We often speak of what the enemy is doing and we should be aware of that, but let us speak also of what the Lord is doing. What is the Lord doing at the moment? I believe He is taking us from Gilgal to Bethel to Jericho to the Jordan that we might move here in the dignity and spirit of our glorified Christ and that what might be seen in testimony in the present day might be the very features that will come out in display, refined, glorious and beautiful. How wonderful that city will be: “And the nations shall walk by its light; and the kings of the earth bring their glory to it”, Rev 21: 24. The nations will bow in the sense of its majesty and glory, and Christ Himself will be the One who gives character to it all. May the Lord help us in these things! May we be increasingly prepared for the refining! He sits “as a refiner and purifier of silver” (Mal 3: 3); it is His own work that He refines.
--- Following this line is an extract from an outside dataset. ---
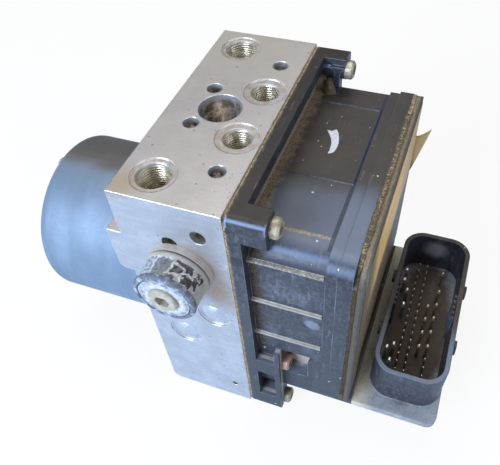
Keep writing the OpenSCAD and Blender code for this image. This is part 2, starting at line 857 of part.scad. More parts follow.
// A hollow column at the block's end that carries screws; side is -1 or 1
module lug_column(side) {
  mid_z = screw_zs[1];
  top_lug_len = boss_out - flange_t + eps;
  web_h = block_h - 2.7 - body_top + 3;
  mirror([0, side < 0 ? 1 : 0, 0]) translate([x_body - eps, half_d - lug_d, 0]) {
    // Top lug: a roof over a pocket that faces the middle, and a web that widens into the roof
    translate([0, 0, block_h - 10.2]) difference() {
      cube([top_lug_len, lug_d, 10.2]);
      translate([1.2, -1, -1]) cube([top_lug_len, 3.6, 8.4]);
    }
    translate([0, lug_d - screw_inset, screw_zs[0]]) rotate([0, 90, 0])
      cylinder(h = top_lug_len, r = screw_head_r);
    translate([top_lug_len - 4.2, 3.5, body_top - 3]) rotate([90, 0, 0]) linear_extrude(5)
      polygon([[0, 0], [2.4, 0], [2.4, web_h - 1.6], [4, web_h], [-1.6, web_h], [0, web_h - 1.6]]);
    // Middle and bottom lugs, with the thin web that joins them
    translate([0, 0, mid_z - 5]) cube([low_boss_out - flange_t, lug_d, 10]);
    translate([0, 0, 0.4]) cube([low_boss_out - flange_t, lug_d, 11.6]);
    translate([low_boss_out - flange_t - 2.2, 0, 6]) cube([2.2, lug_d, ledge_z - 6]);
    translate([0, 0, 6]) cube([low_boss_out - flange_t - 1, 1.8, mid_z - 6]);
  }
}

// The connector's collar, open upwards
module shroud_wall_ring() {
  translate([shroud_x, 0, plate_top - eps]) linear_extrude(shroud_h + eps) difference() {
    rounded_rect(shroud_w, shroud_l, shroud_round);
    rounded_rect(shroud_w - 2 * shroud_wall, shroud_l - 2 * shroud_wall, shroud_round - shroud_wall);
  }
}

module coding_ribs() {
  rib_x = shroud_w / 2 - shroud_wall - 0.5;
  for (side = [-1, 1]) {
    for (k = [0 : 4]) {
      translate([shroud_x + side * rib_x, 3 * k - 2, plate_top + shroud_h / 2 - 2])
        cube([1.2, 1.3, shroud_h - 4], center = true);
    }
  }
}

module lock_pegs() {
  for (side = [-1, 1]) {
    for (y = [-16, 14]) {
      translate([shroud_x + side * (shroud_w / 2 - 0.5), y, plate_top + shroud_h - 6])
        rotate([0, 90 * side, 0]) cylinder(h = 1.9, r = 3.2, $fn = 24);
    }
  }
}

side_rib_zs = [block_h - 22.6, block_h - 46, 62.2];
rib_out = 0.8;
rib_t = 0.9;

module side_ribs() {
  for (z = side_rib_zs) {
    translate([x_body - 1, -body_half - rib_out, z - rib_t / 2])
      cube([x_band_one - 0.4 - x_body + 1, 2 * (body_half + rib_out), rib_t]);
  }
}

// A band round the housing, standing out by a step, with its shoulder at the front and back
module band(x, step) {
  high = body_half + step + band_step;
  top = body_top + step;
  across(x, x_rim - x) {
    body_drawing(body_half + step, ledge_z, top, body_round);
    intersection() {
      body_drawing(high, ledge_z, top, body_round - 3);
      translate([-high, shoulder_z]) square([2 * high, top]);
    }
  }
}

// Low ridges that frame the panel on the housing's top
module top_ridges() {
  panel_front = -9.5;
  panel_back = body_half - 12.6;
  ridge_w = 0.7;
  ridge_z = body_top - 0.5;
  for (y = [panel_front, panel_back]) {
    translate([x_body - channel_in, y - ridge_w / 2, ridge_z])
      cube([x_band_one - 0.9 - x_body + channel_in, ridge_w, 1]);
  }
  translate([x_band_one - 1.6, panel_front, ridge_z]) cube([ridge_w, panel_back - panel_front, 1]);
}

module pin_seats() {
  small_pins(plate_top - seat_depth, seat_depth + 1, 0.04);
  load_pin_set(plate_top - seat_depth, seat_depth + 1, 0.04);
  supply_pin_set(plate_top - seat_depth, seat_depth + 1, 0.04);
}

module controller_housing() {
  color("black") difference() {
    union() {
      difference() {
        across(x_flange, flange_t) flange_drawing();
        lip_channel();
      }
      across(x_body - eps, x_rim - x_body + eps) {
        body_drawing(body_half, ledge_z, body_top, body_round);
        translate([-low_half, plate_low]) square([2 * low_half, ledge_z - plate_low + 1]);
      }
      band(x_band_one, band_step);
      band(x_band_two, 2 * band_step);
      base_plate();
      intersection() {
        across(x_flange, housing_len) flange_drawing();
        union() {
          lug_column(-1);
          lug_column(1);
        }
      }
      shroud_wall_ring();
      coding_ribs();
      lock_pegs();
      side_ribs();
      top_ridges();
    }
    across(x_flange - 1, x_board - x_flange + 1) cavity_drawing();
    across(x_board - 2.3, 2.3 + eps)
      body_drawing(cavity_half, cavity_low, body_top - wall, body_round - wall);
    across(x_board, x_rim - x_board + 1)
      body_drawing(cavity_half + 1.3, cavity_low - 0.5, body_top - wall + 1, body_round - wall);
    for (side = [-1, 1]) {
      screw_recess(side);
      // Round mark that the mould's ejector pin leaves
      translate([x_board - 5.5, side * body_half, motor_z + 27]) rotate([90, 0, 0])
        cylinder(h = 0.5, r = 3.3, center = true);
    }
    at_screws() along_x(x_flange - 1, 0, 0) cylinder(h = low_boss_out + 2, r = screw_r + 0.2);
    pin_seats();
  }
}

// Under its top lip the flange is thin: a channel runs between the lip and the housing's top
lip_h = 5;
channel_in = 2.9;

module lip_channel() {
  translate([x_body - channel_in, lug_d - half_d, body_top])
    cube([channel_in, 2 * (half_d - lug_d), block_h - lip_h - body_top]);
}

// The base plate runs out under the connector with rounded corners
module base_plate() {
  corner = 4;
  start = x_flange + low_boss_out;
  translate([0, 0, plate_low]) linear_extrude(plate_t) {
    translate([start, -low_half]) square([x_plate_end - start - corner, 2 * low_half]);
    translate([start, corner - low_half]) square([x_plate_end - start, 2 * (low_half - corner)]);
    for (side = [-1, 1]) {
      translate([x_plate_end - corner, side * (low_half - corner)]) circle(corner);
    }
  }
}

// Room for the middle screw's head and for the driver, under the ledge; its end leans back at the top
module screw_recess(side) {
  long = recess_len - low_boss_out;
  high = ledge_z - recess_low;
  mirror([0, side < 0 ? 1 : 0, 0]) {
    translate([x_flange + low_boss_out, recess_half + 12, recess_low]) rotate([90, 0, 0]) linear_extrude(12)
      polygon([[0, 0], [long, 0], [long, high - recess_lean[1]], [long + recess_lean[0], high], [0, high]]);
    // Below the recess the housing starts behind the bottom screw's head
    translate([x_body, recess_half, plate_low - 1])
      cube([low_boss_out - flange_t - 3, half_d - lug_d - recess_half, recess_low - plate_low + 1]);
  }
}

module controller_cover() {
  color("dimgrey") across(x_cover, cover_t) translate([0, 0.3])
    body_drawing(body_half + 1.5 * band_step, plate_top, body_top + 1.5 * band_step, body_round);
}

module cover_seal() {
  color("tan") across(x_rim + eps, bead_t - 2 * eps) difference() {
    body_drawing(body_half + 1.2, plate_top + 0.3, body_top + 1.4, body_round);
    body_drawing(cavity_half + 1.6, plate_top + 1.5, body_top - wall + 1.2, body_round - wall);
  }
}

label_t = 0.25;

// The label's back edge has torn loose over a stretch that stands out from the cover
module controller_label() {
  y_back = body_half + 0.5;
  z_top = body_top - 4;
  flap_low = z_top - 37;
  color("wheat") {
    across(x_face, label_t) difference() {
      translate([-body_half + 5, plate_top + 8]) square([body_half - 5 + y_back, z_top - plate_top - 8]);
      translate([y_back - 9, flap_low]) polygon([[0, 12], [10, 0], [10, 24], [0, 14]]);
    }
    translate([x_face, y_back, flap_low]) rotate([90, 0, 0]) linear_extrude(label_t)
      polygon([[0, -2], [1.2, 4], [2.8, 12], [4.8, 20], [6.6, 28], [3.2, 25.5], [0, 24]]);
  }
}

// One screw into the block; its head bears on a lug at distance out from the flange's back
module controller_screw(out) {
  along_x(x_ctrl - screw_depth, 0, 0) {
    cylinder(h = screw_depth + gasket_t + out, r = screw_r - 0.1);
    difference() {
      translate([0, 0, screw_depth + gasket_t + out]) {
        cylinder(h = screw_head_h - 0.8, r = screw_head_r);
        translate([0, 0, screw_head_h - 0.8 - eps])
          cylinder(h = 0.8, r1 = screw_head_r, r2 = screw_head_r - 0.8);
      }
      translate([0, 0, screw_depth + gasket_t + out + 1.4]) cylinder(h = 4, r = 2.3, $fn = 6);
    }
  }
}

module controller_screws() {
  color("darkkhaki") for (side = [-1, 1]) {
    translate([0, side * (half_d - screw_inset), 0]) {
      translate([0, 0, screw_zs[0]]) controller_screw(boss_out);
      translate([0, 0, screw_zs[1]]) controller_screw(low_boss_out);
      translate([0, 0, screw_zs[2]]) controller_screw(low_boss_out);
    }
  }
}

module at_all_valves() {
  at_valves([0 : valve_cols - 1], [0 : valve_rows - 1]) children();
}

module valve_coils() {
  color("darkorange") at_all_valves() along_x(x_coil + yoke_wall + 0.1, 0, 0) difference() {
    cylinder(h = coil_len - 2 * yoke_wall - 0.2, r = coil_r - yoke_wall - 0.1);
    translate([0, 0, -1]) cylinder(h = coil_len, r = dome_r + 0.15);
  }
}

pin_offset = coil_r - yoke_wall - 1.2;

module coil_yokes() {
  color("silver") at_all_valves() along_x(x_coil, 0, 0) difference() {
    cylinder(h = coil_len, r = coil_r);
    translate([0, 0, yoke_wall]) cylinder(h = coil_len - 2 * yoke_wall, r = coil_r - yoke_wall);
    translate([0, 0, -1]) cylinder(h = coil_len + 2, r = dome_r + 0.15);
    for (side = [-1, 1]) {
      translate([0, side * pin_offset, coil_len - 2]) cylinder(h = 4, r = 0.7, $fn = 24);
    }
  }
}

module coil_pins() {
  color("gold") at_all_valves() for (side = [-1, 1]) {
    along_x(x_coil + coil_len - yoke_wall, side * pin_offset, 0)
      cylinder(h = x_board - x_coil - coil_len + yoke_wall, r = 0.4, $fn = 24);
  }
}

module circuit_board() {
  half = cavity_half + 1;
  color("darkgreen") across(x_board + eps, board_t)
    body_drawing(half, cavity_low - 0.3, body_top - wall + 0.7, body_round - wall);
}

module board_chips() {
  x = x_board + board_t + 2 * eps;
  color("black") {
    translate([x, -12, motor_z + 10]) cube([1.6, 22, 22]);
    for (y = [-38, 20]) {
      translate([x, y, motor_z - 12]) cube([2.2, 14, 14]);
    }
    translate([x, 22, motor_z + 22]) cube([1.5, 9, 12]);
  }
}

module board_capacitors() {
  color("darkblue") for (y = [-30, -18]) {
    along_x(x_board + board_t + 2 * eps, y, motor_z + 42) cylinder(h = 5.5, r = 4);
  }
}

// A square pin with a chamfered tip, drawn up from the floor of its seat
module square_pin(size, len, extra) {
  s = size + 2 * extra;
  translate([-s / 2, s / 2, 0]) rotate([90, 0, 0]) linear_extrude(s)
    polygon([[0, 0], [s, 0], [s, len - s / 2], [s * 0.7, len], [s * 0.3, len], [0, len - s / 2]]);
}

signal_x = [-5.7, -1.9];
small_row_ys = [-29.9, -25.7, -21.5];
load_x = [2.2, 5.8];

module small_pins(z, len, extra) {
  for (x = signal_x) {
    for (k = [0 : row_pins - 1]) {
      translate([shroud_x + x, (k - (row_pins - 1) / 2) * row_pitch, z]) square_pin(0.64, len, extra);
    }
  }
  for (y = small_row_ys) {
    translate([shroud_x + load_x[1], y, z]) square_pin(0.64, len, extra);
  }
}

module load_pin_set(z, len, extra) {
  for (k = [0 : 3]) {
    translate([shroud_x + load_x[0], -15.7 + 7.4 * k, z]) square_pin(1.2, len, extra);
  }
  for (k = [0 : 4]) {
    translate([shroud_x + load_x[1], -14.7 + 7.75 * k, z]) square_pin(1.2, len, extra);
  }
  translate([shroud_x + load_x[1], 27.4, z]) square_pin(1.2, len, extra);
}

supply_spots = [
  [-11.1, 24.6], [-11.1, 18.4], [-8.8, 12.8], [-8.8, 4.4], [-11.2, -20.5], [-8.6, -18.2], [-8.8, -26.4]
];

module supply_pin_set(z, len, extra) {
  for (spot = supply_spots) {
    translate([shroud_x + spot[0], spot[1], z]) square_pin(1.5, len, extra);
  }
}

pin_base = plate_top - seat_depth;
pin_len = seat_depth + pin_h;

module signal_pins() {
  color("gold") small_pins(pin_base, pin_len, 0);
}

module load_pins() {
  color("gold") load_pin_set(pin_base, pin_len, 0);
}

module supply_pins() {
  color("silver") supply_pin_set(pin_base, pin_len, 0);
}

valve_block();
damper_plugs();
pump_plugs();
bush_washer();
bush_rubber();
bush_sleeve();
bush_screw();
accumulator_caps();
accumulator_piston_front();
accumulator_piston_back();
accumulator_seal_front();
accumulator_seal_back();
accumulator_spring_front();
accumulator_spring_back();
inlet_valves();
outlet_valves();
switching_valves();
priming_valves();
pressure_sensor();
pump_piston_front();
pump_piston_back();
pump_spring_front();
pump_spring_back();
pump_sleeves();
motor_can();
motor_magnets();
armature_core();
armature_windings();
commutator();
motor_shaft();
motor_end_bearing();
motor_block_bearing();
eccentric_ring();
brush_plate();
brushes();
brush_springs();
motor_seal();
motor_bolts();
motor_terminals();
terminal_sleeve();
controller_gasket();
controller_housing();
controller_cover();
cover_seal();
controller_label();
controller_screws();
valve_coils();
coil_yokes();
coil_pins();
circuit_board();
board_chips();
board_capacitors();
signal_pins();
load_pins();
supply_pins();
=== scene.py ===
# A brake pressure modulator taken off a car: a drilled aluminium valve block with a steel pump motor
# on one side and a black plastic controller on the other, dusty and stained as the photograph shows it.
import json
import math
from types import SimpleNamespace

import bmesh
import bpy
from mathutils import Matrix, Vector, noise


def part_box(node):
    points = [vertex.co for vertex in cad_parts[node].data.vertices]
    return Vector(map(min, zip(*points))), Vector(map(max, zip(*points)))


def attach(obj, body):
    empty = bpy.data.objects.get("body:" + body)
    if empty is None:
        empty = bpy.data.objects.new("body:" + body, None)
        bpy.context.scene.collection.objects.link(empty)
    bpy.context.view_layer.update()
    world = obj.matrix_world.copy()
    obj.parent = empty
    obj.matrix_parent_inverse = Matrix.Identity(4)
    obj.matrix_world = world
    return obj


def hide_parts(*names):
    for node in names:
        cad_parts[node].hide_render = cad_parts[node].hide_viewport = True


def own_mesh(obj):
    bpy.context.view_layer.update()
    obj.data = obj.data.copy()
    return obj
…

In Revelation chapters 1, 2 and 3 we have the Refiner in this dispensation. He looks at every local company and He says, “I know”. What a comfort that is: “I know”! You can go into His presence and lay the whole matter out before Him, as Hezekiah did, (2 Kings 19: 14), and you find He is saying, “I know”. How wonderful to be conscious that He sits as a Refiner in those addresses to the seven assemblies. He tells them what He approves of, and then we have what He has to draw to their attention that He condemns, so that in the enjoyment of what He is Himself they might come to appreciate, and we might come to appreciate, what is out of keeping with the holiness of His presence and judge it before Himself. It is all in view of the city shining. The hymn writer says,

The city shines with precious light,

As bride adorned in glory bright,

All fair in every trait; (Hymn 258).

May the Lord help us for His Name’s sake!